◆ EXERCISE OBJECTIVE
Restate all of the data exactly.

◆ DATA EXTRACT
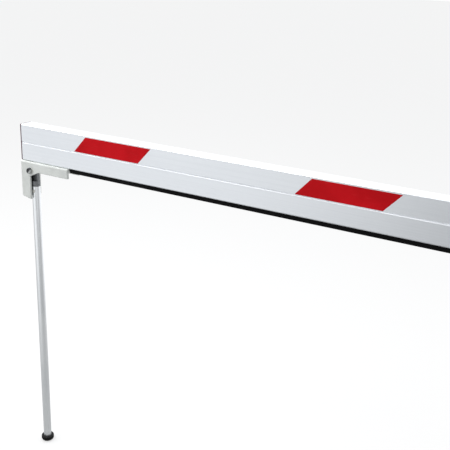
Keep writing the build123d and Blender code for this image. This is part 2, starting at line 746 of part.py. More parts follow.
with BuildPart() as slot_nuts:
    with BuildSketch(level(bracket_x, boom_bottom + boom_wall)):
        with Locations(*[(place, 0) for place in bracket_screw_places]):
            Rectangle(slot_nut_length, slot_width - 2 * slot_play)
            Circle(bracket_screw_radius + seat_gap, mode=Mode.SUBTRACT)
    extrude(amount=slot_head - slot_play)
save(slot_nuts.part, "slot_nuts")

# Rubber pad between the bracket's web and the standing leg.
pad_x = bracket_x + bracket_wall
pad_face_x = pivot_x - leg_radius - pad_play
with BuildPart() as stop_pad:
    with BuildSketch(Plane.XZ.offset(-boom_y)):
        with Locations(((pad_x + pad_face_x) / 2, boom_bottom - (pad_top + pad_bottom) / 2)):
            Rectangle(pad_face_x - pad_x, pad_bottom - pad_top)
    extrude(amount=pad_width / 2, both=True)
    with BuildSketch(Plane(origin=(pad_x, boom_y, boom_bottom - (pad_top + pad_bottom) / 2),
                           x_dir=(0, 1, 0), z_dir=(1, 0, 0))):
        with GridLocations(0, pad_screw_pitch, 1, 2):
            Circle(pad_screw_radius + seat_gap)
    extrude(amount=(pad_face_x - pad_x) / 2, mode=Mode.SUBTRACT)
save(stop_pad.part, "stop_pad")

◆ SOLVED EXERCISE
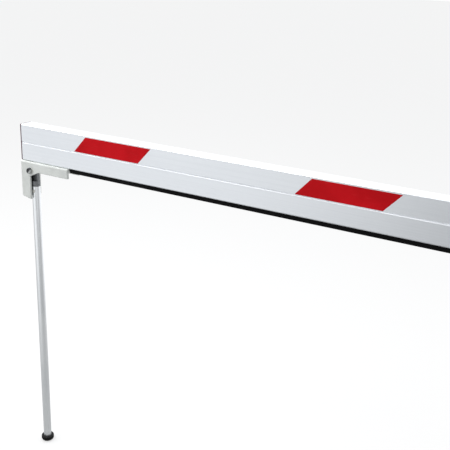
Keep writing the build123d and Blender code for this image. This is part 2, starting at line 746 of part.py. More parts follow.
with BuildPart() as slot_nuts:
    with BuildSketch(level(bracket_x, boom_bottom + boom_wall)):
        with Locations(*[(place, 0) for place in bracket_screw_places]):
            Rectangle(slot_nut_length, slot_width - 2 * slot_play)
            Circle(bracket_screw_radius + seat_gap, mode=Mode.SUBTRACT)
    extrude(amount=slot_head - slot_play)
save(slot_nuts.part, "slot_nuts")

# Rubber pad between the bracket's web and the standing leg.
pad_x = bracket_x + bracket_wall
pad_face_x = pivot_x - leg_radius - pad_play
with BuildPart() as stop_pad:
    with BuildSketch(Plane.XZ.offset(-boom_y)):
        with Locations(((pad_x + pad_face_x) / 2, boom_bottom - (pad_top + pad_bottom) / 2)):
            Rectangle(pad_face_x - pad_x, pad_bottom - pad_top)
    extrude(amount=pad_width / 2, both=True)
    with BuildSketch(Plane(origin=(pad_x, boom_y, boom_bottom - (pad_top + pad_bottom) / 2),
                           x_dir=(0, 1, 0), z_dir=(1, 0, 0))):
        with GridLocations(0, pad_screw_pitch, 1, 2):
            Circle(pad_screw_radius + seat_gap)
    extrude(amount=(pad_face_x - pad_x) / 2, mode=Mode.SUBTRACT)
save(stop_pad.part, "stop_pad")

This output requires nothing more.